Labor finalises candidates in crucial seats ahead of election

Jana Stewart, a Mutthi Mutthi and Wamba Wamba woman, will take Kimberly Kitching’s Senate spot
Jana Stewart, a Mutthi Mutthi and Wamba Wamba woman, will take Kimberly Kitching’s Senate spot. Photograph: Calla Wahlquist/The Guardian

Federal Labor has finalised its candidates in a number of crucial seats ahead of this year’s election, including the controversial choice of Andrew Charlton to contest Parramatta and a consensus replacement for Kimberley Kitching in the Senate.

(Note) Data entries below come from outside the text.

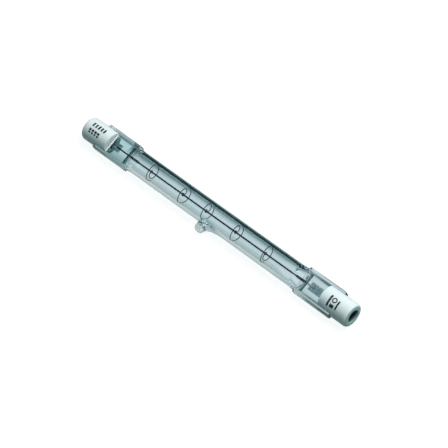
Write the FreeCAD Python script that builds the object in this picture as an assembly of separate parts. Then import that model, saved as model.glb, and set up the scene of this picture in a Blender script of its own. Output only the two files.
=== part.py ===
"""Linear double-ended halogen bulb, lying as it comes to rest.

A quartz tube is pinched flat at both ends and closed near its middle by a melted exhaust tip. A tungsten
coil runs along the axis, kept off the hot wall by wire spirals. At each end a wire leads the current to a
molybdenum foil sealed in the pinch, and a second wire leads it on to a contact button, which is recessed
in a ceramic cap that is cemented over the pinch.

Everything is drawn in millimetres in the bulb's own frame: +X runs along the axis to the right-hand end,
Y across the flat of the pinches with the exhaust tip towards -Y, and the origin is the light centre. At
the end each piece is rolled about X until the exhaust tip and the caps stand on one level surface.
"""

import FreeCAD
import Part
import math
import os

V = FreeCAD.Vector
ORIGIN = V(0, 0, 0)
AXIS_X = V(1, 0, 0)
AXIS_Y = V(0, 1, 0)
AXIS_Z = V(0, 0, 1)

# Whole bulb
overall_length = 117.6  # between the outer faces of the caps
clearance = 0.05  # round a piece that rests in another

# Quartz tube
tube_diameter = 8.2
tube_wall = 1.0

# Pinch seals
pinch_shown = 8.7  # flat between the tube and the cap
pinch_width = 9.7
pinch_web_thickness = 2.2  # of the flat between the two edge beads
pinch_bead_width = 1.45
pinch_bead_thickness = 3.0
pinch_bead_rounding = 0.6
pinch_corner_rounding = 0.7  # seen square on
shoulder_length = 3.6  # the round tube turns flat over this length
shoulder_easing = 0.2  # share of that length over which it bends, at each end
shoulder_overlap = 1.2  # the edge beads start this far up the shoulder
hollow_inset = 0.2  # the hollow's shoulder is this much shorter at each end
hollow_tail = 1.2  # the hollow runs on between the flats by this much
hollow_end_width = 6.8
hollow_end_height = 0.9
hollow_end_roundness = 0.45  # radius along its edges, as a share of its height

# Exhaust tip, sealed by melting
tip_station = -0.8  # where it grows out of the tube
tip_reach = 7.2  # from the bulb's axis to its end
tip_bead_diameter = 3.6
tip_lean = 14.0  # degrees towards the left end
tip_root_depth = 3.4  # its cone starts this far below the bead's centre
tip_root_flare = 0.7  # and is this much wider there, on the radius
tip_root_rounding = 1.9
tip_channel_diameter = 0.9  # what is left of the pumping hole
tip_trail_length = 9.0  # the glass is dragged out this far towards the right end
tip_trail_diameter = 3.2
tip_trail_height = 2.3  # above the tube's wall where it leaves the bead

# Filament coil
coil_diameter = 0.56
coil_bore = 0.30
coil_in_socket = 1.4

# Spiral supports on the coil
support_places = (-0.829, -0.412, -0.117, 0.256, 0.625)  # shares of the way out to the sockets
support_rolls = (200, 20, 340, 10, 190)  # degrees by which each one is turned on the coil
support_wire = 0.20
support_tight_turns = 1.75
support_pitch = 0.24
support_spread_turns = 0.45  # over which the wire winds out to the wall
support_ring_turns = 0.85
support_ring_pitch = 0.5
support_points = 10  # on the wire's centre line, for each turn
support_sides = 6  # flats round the wire

# Inner leads, each ending in a socket crimped on the coil
lead_wire = 0.5
socket_diameter = 0.86
socket_length = 3.4
lead_bare = 0.2  # between the socket and the flat of the pinch
lead_weld = 1.6  # length welded to the foil
lead_weld_flat = 0.06  # depth pressed flat against the foil

# Molybdenum foils
foil_width = 2.9
foil_thickness = 0.05
foil_feather = 0.4  # width of the etched knife edges
foil_cover = 1.2  # quartz beyond the foil's outer end
left_foil_setback = 4.9  # from the flat's start to the foil
right_foil_setback = 2.2

# Ceramic caps
cap_diameter = 8.2
cap_length = 11.3
cap_outer_rounding = 1.0
cap_rounding_steps = 3
cap_recess_diameter = 4.5
cap_recess_depth = 1.7
cap_recess_chamfer = 0.2

# Cement between pinch and cap
cement_gap = 0.15  # round the edge beads
cement_end_gap = 0.3  # beyond the pinch's end
cement_setback = 0.15  # below the cap's outside
cement_lip = 0.45  # stands out of the cap on the flat of the pinch
cement_plug = 1.9  # from the slot's end to the contact's shank

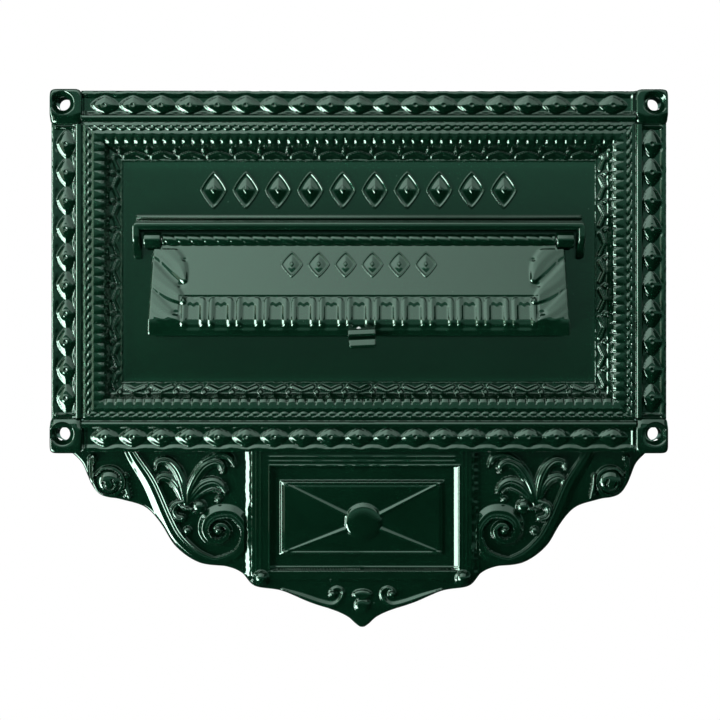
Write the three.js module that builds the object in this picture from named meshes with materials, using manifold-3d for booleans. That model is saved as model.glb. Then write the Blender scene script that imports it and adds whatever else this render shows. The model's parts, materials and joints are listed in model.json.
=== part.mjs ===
// Cast letter plate with a top-hung flap: millimetres, +Z up, +X right, front facing -Y.
// The back of the casting lies in the plane y = 0, so a height h above the wall is y = -h.
import * as THREE from 'three';
import { mergeVertices } from 'three/addons/utils/BufferGeometryUtils.js';
import Module from 'manifold-3d';

// ---- driving dimensions ----
const PLATE_WIDTH = 381;
const TOP_Z = 166.5;
const FRAME_BOTTOM_Z = -58;
const TIP_Z = -166.5;
const FIELD_HEIGHT = 6;
const CREST_HEIGHT = 6;
const SEAT = 0.5; // how deep a raised ornament is rooted in the face that it stands on

const BLOCK_WIDTH = 20;
const BLOCK_TALL = 22;
const BLOCK_HEIGHT = 15.5;
const BLOCK_PROUD = 0.8;
const HOLE_X = 182.5;
const HOLE_TOP_Z = 157.8;
const HOLE_BOTTOM_Z = -46;
const HOLE_RADIUS = 4.3;
const SINK_RADIUS = 7.2;
const SINK_DEPTH = 3.2;

const DIAMOND_PITCH = 17.4;
const DIAMOND_HALF_LONG = 8.1;
const DIAMOND_HALF_ACROSS = 5.2;
const DIAMOND_INSET = 10;
const DIAMOND_FLOOR = 12;
const DIAMOND_RISE = 3.2;
const DIAMONDS_PER_RAIL = 19;
const DIAMONDS_PER_STILE = 10;

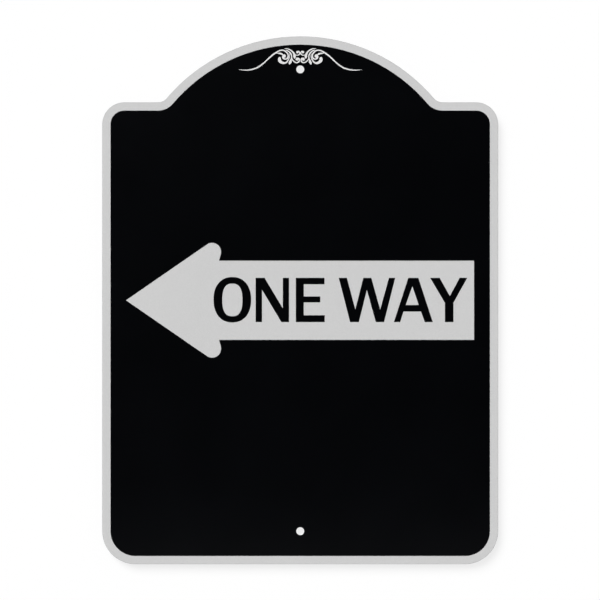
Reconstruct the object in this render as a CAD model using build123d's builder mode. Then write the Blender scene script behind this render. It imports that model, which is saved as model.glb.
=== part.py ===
from build123d import *
from math import cos, radians, sin, tan
import os

# One way road sign: a flat aluminium sheet with a raised crown at the top, silver sheeting
# over its whole face, and a black film on that, out of which the arrow and the scroll are cut.
# The sign stands upright with its face towards -Y, X across and Z up. The origin is on the back
# face, midway between the two bolt holes. Lengths are in millimetres and angles in degrees.

# Aluminium sheet
sheet_width = 457.2
sheet_height = 609.6
sheet_thickness = 1.6
bottom_corner_radius = 38.1
edge_break = 0.3

# Raised crown: an arc that springs from two flat shoulders, one each side of it
shoulder_drop = 76.2
shoulder_length = 70.5
shoulder_corner_radius = 25.4
crown_foot_radius = 12.7

# Bolt holes, one under the crown and one above the bottom edge
bolt_hole_diameter = 9.0
bolt_hole_edge_distance = 38.1

# Films on the face
sheeting_thickness = 0.18
overlay_thickness = 0.08
border_width = 9.525
film_hole_setback = 0.2

# Arrow, pointing to the left as the face is seen
arrow_tip_margin = 17.9
arrow_tail_margin = 18.3
arrow_shaft_height = 91.5
arrow_head_half_angle = 34.6
arrow_barb_overhang = 20.6
arrow_barb_radius = 10.4
arrow_barb_slant = 15.0

# Scroll under the crown. Its left half is drawn on squared paper, 50 squares wide and 17 high,
# that has its zero on the sign's centreline, level with the scroll's outer tips
scroll_half_width = 72.5
scroll_top_margin = 3.9
scroll_squares_wide = 50
scroll_squares_high = 17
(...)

Nominations for vacant positions closed on Monday, with only one candidate to replace each of Kitching, retiring Victorian left senator Kim Carr, MP Julie Owens and right faction MP Anthony Byrne.

Jana Stewart, a Mutthi Mutthi and Wamba Wamba woman and former Victorian public servant, will take Kitching’s Senate spot. Before the vacancy had been filled Kitching’s death sparked factional in-fighting in the Victorian ALP. Allies of Kitching and the outgoing senator Carr have sought leave to fight the federal party’s control over preselections in the high court.

The Victorian corrections minister, Natalie Hutchins, who was backed by Kitching’s faction, and the former Higgins candidate, Fiona McLeod, who was backed by the larger right faction of deputy leader, Richard Marles, did not contest the vacancy.

Carr, who announced his retirement on Sunday, will be replaced by Linda White, a former Australian Services Union official – but only after 1 July, assuming Labor wins two Senate seats in Victoria in the upcoming May poll.

Labor’s right faction selected Cassandra Fernando, a Shop Distributive and Allied Employees organiser, for the safe seat of Holt in Melbourne’s south-east, refusing to cede the seat to the left faction despite its superior numbers in Labor’s membership.

Fernando is a Sri Lankan-Australian, whose nomination will help the right redress the underrepresentation of women in its faction.

Charlton, a managing director of Accenture who worked as an economic adviser to Kevin Rudd, will contest the seat of Parramatta – a seat on the Coalition’s target list held by Labor on a margin of 3.5%.

Charlton was backed by the Labor leader, Anthony Albanese, but his preselection is controversial as it is the second time in a year the ALP has installed a person from an Anglo-Celtic background over candidates from diverse backgrounds into a western Sydney seat.

At least three candidates from Parramatta – or nearby branches – considered a run at the seat: Durga Owen, a former staffer of the retiring MP; Alan Mascarenhas, a former Sydney Morning Herald journalist; and Abha Devasia, a lawyer from Labor’s hard left.

But they did not contest the preselection, reflecting the view that Charlton was favoured.